VAV: D'you know, I was here last summer and I never thought I'd be here again.
Me: (not sure whether her previous visit to this picture-book English town was for sightseeing purposes or to rubberneck at the passing hearses) Oh, you've been here before? Do you live in the area?
VAV: Yes, yes (irritated that I couldn't somehow have gleaned this fact from her enigmatic pronouncements) I'm from Bath (with a long 'a').
Me: (Figuring that, as she approached me, it would be polite to continue the conversation) So, are you connected to one of the soldiers who passed away?
VAV: (frowning) Well...not directly connected. It's sort of a friend of a friend of a friend.
Me: (getting the awkward sense that she probably didn't really know the deceased at all, I decide to move on.) And, er...why were you here before?
VAV: (incredulous at my inquiry that I felt obliged to make) Why do you think?! Because soldiers are getting killed (unwilling to specify which particular soldier's death made her drive the 30-odd miles from Bath today and on one day last summer, when soldiers have been continuously dying in Afghanistan since last summer and, indeed, since 2001).
Me: Yes, there are quite a few today. Five in all.
VAV: (venomous, now, as if this fact is somehow my fault) It's too many. It shouldn't be happening. (Noticing that I am holding a notebook) Oh, are you a reporter?
Me: Well, I work for a Japanese newspaper.
VAV: (dispensing with all politeness) Well, you shouldn't be here.
Me: (wondering who she is to judge who should and shouldn't be attending when she can't even name which dead soldier she is supposedly here to commemorate) Erm...well, we're writing a piece about how the war has dropped out of political debate, even though there are so many people pushing for us to withdraw.
VAV: (scoffs) Well, the Japanese haven't had any war dead since the forties.
Me: (unsure as to why she thought it relevant to mention this fact and too unconfident in my Japanese history knowledge to try and contradict her) Well, the war is something that our readers would be interested in.
VAV: There's no story here. There's no point in covering it. You watch this lot (pointing at a row of cameramen standing along the road where the coffins will pass). You watch where they point their lenses when the procession starts. It's disgusting.
Me: (wondering how a cameraman can make footage of a hearse disgusting) Oh really?
[Procession begins. There is complete silence and respectful bowing of heads. Camera bulbs begin to flash and tapes start rolling]
VAV: (in one of those loud stage whispers that is not really a whisper at all) Look at them (pointing at the cameramen). They're all over the families. Those people are just here to grieve.

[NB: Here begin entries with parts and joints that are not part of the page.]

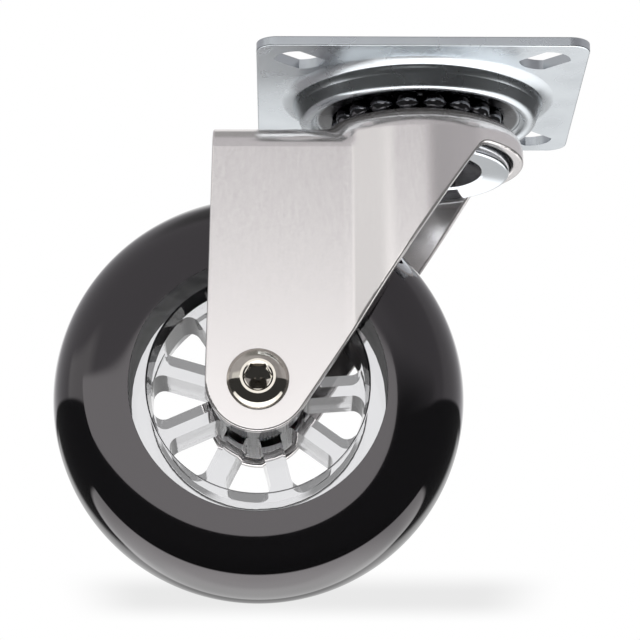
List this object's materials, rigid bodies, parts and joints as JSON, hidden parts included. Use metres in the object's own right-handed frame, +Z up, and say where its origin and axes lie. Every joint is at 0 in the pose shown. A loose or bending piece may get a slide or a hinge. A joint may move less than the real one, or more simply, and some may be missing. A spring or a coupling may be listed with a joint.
{
  "type": "furniture castor",
  "caption": "Swivel furniture castor with a square slotted mounting plate, a ball-race swivel head, a pressed steel fork and a spoked clear wheel with a glossy black tyre.",
  "frame": {"origin": "centre of the mounting plate's flat top face, on the swivel axis", "axes": "+Z up, out of the plate towards the furniture; the wheel trails towards -X; the axle lies along Y with the bolt's head at -Y"},
  "size_m": [0.097, 0.06, 0.097],
  "materials": {
    "zinc_plate": "bright zinc plated",
    "rivet_steel": "plain riveted",
    "ball_steel": "polished",
    "satin_nickel": "satin nickel plated",
    "bright_nickel": "bright nickel plated",
    "white_nylon": "matt",
    "spacer_steel": "turned",
    "grey_nylon": "matt",
    "clear_plastic": "clear, polished mould",
    "black_tyre": "glossy cast polyurethane"
  },
  "bodies": {
    "mounting": {"top_plate": "zinc_plate", "kingpin": "rivet_steel", "lower_cup": "zinc_plate", "upper_ball_01": "ball_steel", "upper_ball_02": "ball_steel", "upper_ball_03": "ball_steel", "upper_ball_04": "ball_steel", "upper_ball_05": "ball_steel", "upper_ball_06": "ball_steel", "upper_ball_07": "ball_steel", "upper_ball_08": "ball_steel", "upper_ball_09": "ball_steel", "upper_ball_10": "ball_steel", "upper_ball_11": "ball_steel", "upper_ball_12": "ball_steel", "upper_ball_13": "ball_steel", "upper_ball_14": "ball_steel", "upper_ball_15": "ball_steel", "upper_ball_16": "ball_steel", "upper_ball_17": "ball_steel", "upper_ball_18": "ball_steel", "lower_ball_01": "ball_steel", "lower_ball_02": "ball_steel", "lower_ball_03": "ball_steel", "lower_ball_04": "ball_steel", "lower_ball_05": "ball_steel", "lower_ball_06": "ball_steel", "lower_ball_07": "ball_steel", "lower_ball_08": "ball_steel", "lower_ball_09": "ball_steel", "lower_ball_10": "ball_steel", "lower_ball_11": "ball_steel", "lower_ball_12": "ball_steel", "lower_ball_13": "ball_steel", "lower_ball_14": "ball_steel", "lower_ball_15": "ball_steel", "lower_ball_16": "ball_steel", "lower_ball_17": "ball_steel", "lower_ball_18": "ball_steel", "lower_ball_19": "ball_steel", "lower_ball_20": "ball_steel"},
    "swivel_fork": {"fork": "satin_nickel", "axle_bolt": "bright_nickel", "axle_nut": "bright_nickel", "nut_insert": "white_nylon", "axle_spacer": "spacer_steel"},
    "wheel": {"wheel_centre": "clear_plastic", "near_bush": "grey_nylon", "far_bush": "grey_nylon", "tyre": "black_tyre"}
  },
  "joints": [
    {"name": "swivel", "type": "hinge", "parent": "mounting", "child": "swivel_fork", "pos_m": [0, 0, 0], "axis": [0, 0, 1], "continuous": true},
    {"name": "wheel_spin", "type": "hinge", "parent": "swivel_fork", "child": "wheel", "pos_m": [-0.0295, 0, -0.0595], "axis": [0, 1, 0], "continuous": true}
  ]
}
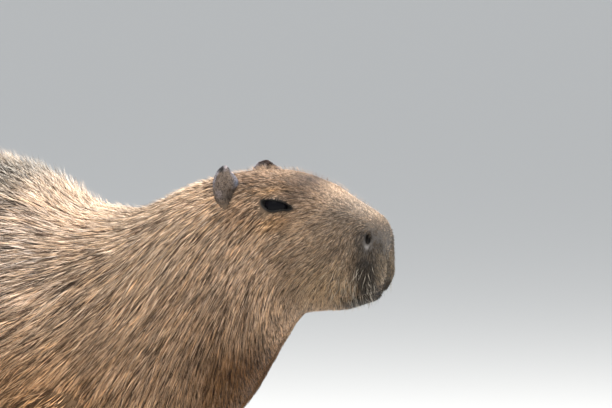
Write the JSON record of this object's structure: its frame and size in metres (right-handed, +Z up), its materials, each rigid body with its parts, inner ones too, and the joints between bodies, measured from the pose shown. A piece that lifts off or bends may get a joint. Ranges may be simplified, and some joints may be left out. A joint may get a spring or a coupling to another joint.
{
  "type": "capybara",
  "caption": "Life-size standing capybara as a still museum model, with a blunt muzzle, small cupped ears and a coarse brown coat of overlapping locks.",
  "frame": {"origin": "on the floor under the middle of the animal's bounding box", "axes": "+X towards the nose, +Y to the animal's left, +Z up"},
  "size_m": [1.0504, 0.2976, 0.5562],
  "materials": {
    "coat": "coarse matt hair",
    "ear_skin": "matt, thinly haired skin",
    "eye": "polished, opaque near black",
    "foot_skin": "matt wrinkled skin",
    "claw_horn": "satin horn"
  },
  "bodies": {
    "root": {"head": "coat", "neck": "coat", "torso": "coat", "tail": "coat", "ear_right": "ear_skin", "eye_right": "eye", "foreleg_right": "coat", "forefoot_right": "foot_skin", "foreclaw_right_1": "claw_horn", "foreclaw_right_2": "claw_horn", "foreclaw_right_3": "claw_horn", "foreclaw_right_4": "claw_horn", "hindleg_right": "coat", "hindfoot_right": "foot_skin", "hindclaw_right_1": "claw_horn", "hindclaw_right_2": "claw_horn", "hindclaw_right_3": "claw_horn", "ear_left": "ear_skin", "eye_left": "eye", "foreleg_left": "coat", "forefoot_left": "foot_skin", "foreclaw_left_1": "claw_horn", "foreclaw_left_2": "claw_horn", "foreclaw_left_3": "claw_horn", "foreclaw_left_4": "claw_horn", "hindleg_left": "coat", "hindfoot_left": "foot_skin", "hindclaw_left_1": "claw_horn", "hindclaw_left_2": "claw_horn", "hindclaw_left_3": "claw_horn"}
  },
  "joints": []
}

They don't want to be filmed (squeezing her face in between the cameramen's tripods to get a better look).
Me: (noting that there are tearful faces everywhere and that the cameramen cannot but capture this fact) Mmm.
VAV: (attempting to whisper again) Look! Look at them! Scum, the lot of them.
Me: (visibly reddening and wishing that I never took the conversation bait) Mmm.
The only genuine local that I met - as in someone who actually lived in Wootton Bassett itself - was the Mayor. He was an extremely affable chap. He was neither scathing of the media or sycophantic towards the bereaved families, as one might expect. He seemed weary but resolute, as many of the people of Wootton Bassett must be, not that they made a song and dance of their presence. In that sense, they have the best attitude out of all parties concerned. Grief should be a private matter. There are mechanisms in place for people to commemorate the dead privately and momentarily (i.e. funerals), as well as publically and lastingly (i.e. memorial statues and gravestones). Creating a shoddy compromise between the two mechanisms feels awkward and actually generates superfluous grief, which will not necessarily help anyone.
No one asked for any of this. Now, in Wootton Bassett, everyone watches and complains about being watched. Where is the sense in that?